An online report indicated that Pacific Parlour Car Sonoma Valley (AMTK 39974) has been released by the Beech Grove Shops near Indianapolis and was sent to Chicago on Sunday in the consist of the Hoosier State.

The refurbishment of the car included rebuilding the trucks and cleaning the lower carbody.

In Chicago, No. 39974 was sent westbound on the Southwest Chief that departed on Monday.

Coast Starlight Disrupted until Mid-May

May 2, 2017

Amtrak has announced that the Coast Starlight will not operate between Sacramento, California, and Seattle through mid-May due to bridge damage on its Union Pacific Railroad route.

Nos. 11 and 14 will run on their normal schedule between Los Angeles and Sacramento, but Pacific Parlour Car service will not be available.

Coast Starlight passengers traveling between Seattle and Eugene are being referred to Cascades trains between those points.

Likewise, Coast Starlight customers traveling between Seattle and Eugene who are connecting to or from the Empire Builder in Seattle or Portland will be re-accommodated aboard the Amtrak Cascades.

Passengers ticketed for travel to or from Chico, Redding, Dunsmuir, California; or Klamath Falls and Chemult, Oregon should contact Amtrak at 800-USA-RAIL for further information and options, as there is no service at these cities.

During the duration of the service disruption, Redmond Airport-Cheult, Oregon, Thruway bus service Nos. 6111 and 6211 are suspended.
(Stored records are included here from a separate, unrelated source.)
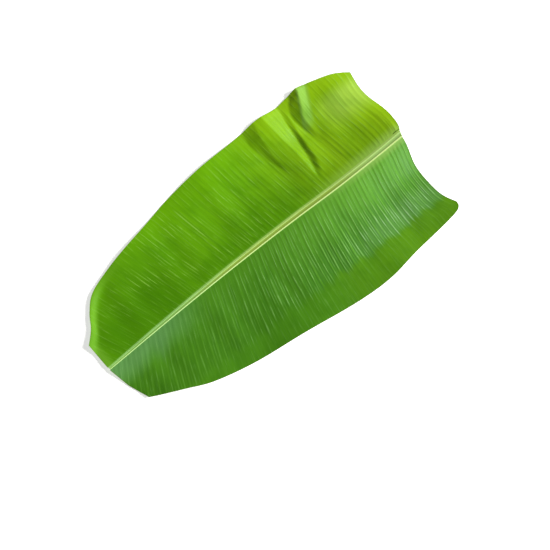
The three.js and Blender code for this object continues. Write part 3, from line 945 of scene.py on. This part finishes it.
def add_camera(middle):
    forward, right, up = camera_axes()
    data = bpy.data.cameras.new("camera")
    data.lens = LENS
    data.sensor_width = SENSOR
    data.clip_start, data.clip_end = CLIP
    camera = bpy.data.objects.new("camera", data)
    rotation = Matrix((right, up, -forward)).transposed().to_4x4()
    target = Vector(((CAMERA_TARGET[0] - middle[0]) * MM, (CAMERA_TARGET[1] - middle[1]) * MM, 0.0))
    camera.matrix_world = Matrix.Translation(target - forward * CAMERA_DISTANCE * MM) @ rotation
    bpy.context.scene.collection.objects.link(camera)
    bpy.context.scene.camera = camera


def add_light(name, kind, azimuth, elevation, distance, energy, colour):
    """A light that looks at the leaf."""
    a, e = math.radians(azimuth), math.radians(elevation)
    towards = Vector((math.cos(a) * math.cos(e), math.sin(a) * math.cos(e), math.sin(e)))
    data = bpy.data.lights.new(name, kind)
    data.energy = energy
    data.color = colour
    light = bpy.data.objects.new(name, data)
    light.location = towards * distance
    light.rotation_euler = (-towards).to_track_quat("-Z", "Y").to_euler()
    bpy.context.scene.collection.objects.link(light)
    return light


def add_key():
    """From the right of the picture, fairly low, so that slopes facing it are bright."""
    light = add_light("key", "SUN", KEY_AZIMUTH, KEY_ELEVATION, KEY_DISTANCE, KEY_STRENGTH, KEY_COLOUR)
    light.data.angle = math.radians(KEY_SPREAD)
    light.visible_glossy = False


def add_sheen(name, azimuth, elevation, power, size):
    """A cool soft light that the leaf's surface mirrors, and that doesn't light it otherwise."""
    light = add_light(name, "AREA", azimuth, elevation, SHEEN_DISTANCE, power, SHEEN_COLOUR)
    light.data.shape = "RECTANGLE"
    light.data.size, light.data.size_y = size
    light.visible_diffuse = False


def add_floor():
    mesh = bpy.data.meshes.new("floor")
    s = FLOOR_HALF_SIZE
    mesh.from_pydata([(-s, -s, 0), (s, -s, 0), (s, s, 0), (-s, s, 0)], [], [(0, 1, 2, 3)])
    floor = bpy.data.objects.new("floor", mesh)
    floor.location.z = -FLOOR_DROP
    material = bpy.data.materials.new("floor")
    material.use_nodes = True
    shader = material.node_tree.nodes["Principled BSDF"]
    shader.inputs["Base Color"].default_value = FLOOR_COLOUR
    shader.inputs["Roughness"].default_value = FLOOR_ROUGHNESS
    shader.inputs["Specular IOR Level"].default_value = FLOOR_SHINE
    shader.inputs["Emission Color"].default_value = WHITE
    shader.inputs["Emission Strength"].default_value = FLOOR_GLOW
    mesh.materials.append(material)
    bpy.context.scene.collection.objects.link(floor)


def add_sky():
    world = bpy.data.worlds.new("studio")
    world.use_nodes = True
    background = world.node_tree.nodes["Background"]
    background.inputs["Color"].default_value = WHITE
    background.inputs["Strength"].default_value = SKY_STRENGTH
    world.cycles_visibility.glossy = False
    bpy.context.scene.world = world


leaf, plan_middle = build_leaf()
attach(leaf, "root")
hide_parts("banana_leaf")
add_floor()
add_sky()
add_camera(plan_middle)
add_key()
for sheen_name, sheen in SHEENS.items():
    add_sheen(sheen_name, **sheen)
bpy.context.scene.view_settings.view_transform = "Standard"
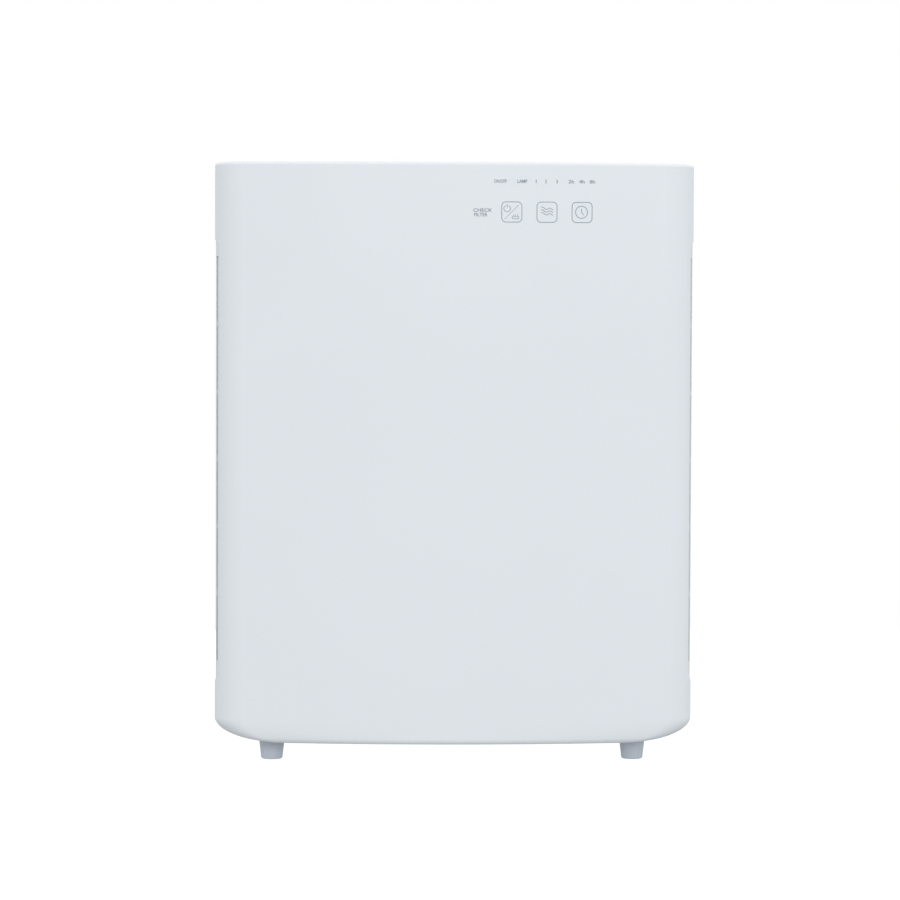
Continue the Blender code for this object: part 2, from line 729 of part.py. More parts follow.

Thruway buses 6114 and 6214 will stop at Klamath Falls and Chemult, but there will not be a train connection in Klamath Falls.

The Coast Starlight service disruption was triggered by a UP freight train derailment on April 25 that damaged a bridge near Redding, California.

Amtrak said in a service advisory that UP is repairing the bridge and will restore service.

What Made the Coast Starlight Unique

March 10, 2017

In the Superliner era of Amtrak, the western long distant trains have all looked alike and offered pretty much the same service.

Over the years there have been a few tweaks, such as varying menu fare in the dining car by route, but otherwise there are no significant differences among the trains.

One exception has been the Los Angeles-Seattle Coast Starlight. During the 1990s a product line manager for Amtrak had former Santa Fe cars remodeled into the Pacific Parlour Cars that became the train’s signature service for sleeper class passengers.

In June 1999 I was at the Amtrak station in Sacramento, California, waiting for a excursion train to arrive that was being operated for members of the National Railway Historical Society. NRHS was holding its annual convention in Sacramento.

But the first order of business was the arrival of the southbound Coast Starlight. A few of us were standing near a doorway to the Pacific Parloir Car and we asked an Amtrak employee if we could go inside and take a look.

Sacramento is a service stop for Nos. 11 and 14 so we knew we had time. “Sure, come on up,” was the response.

So I got a glimpse inside something that made the Coast Starlight unique.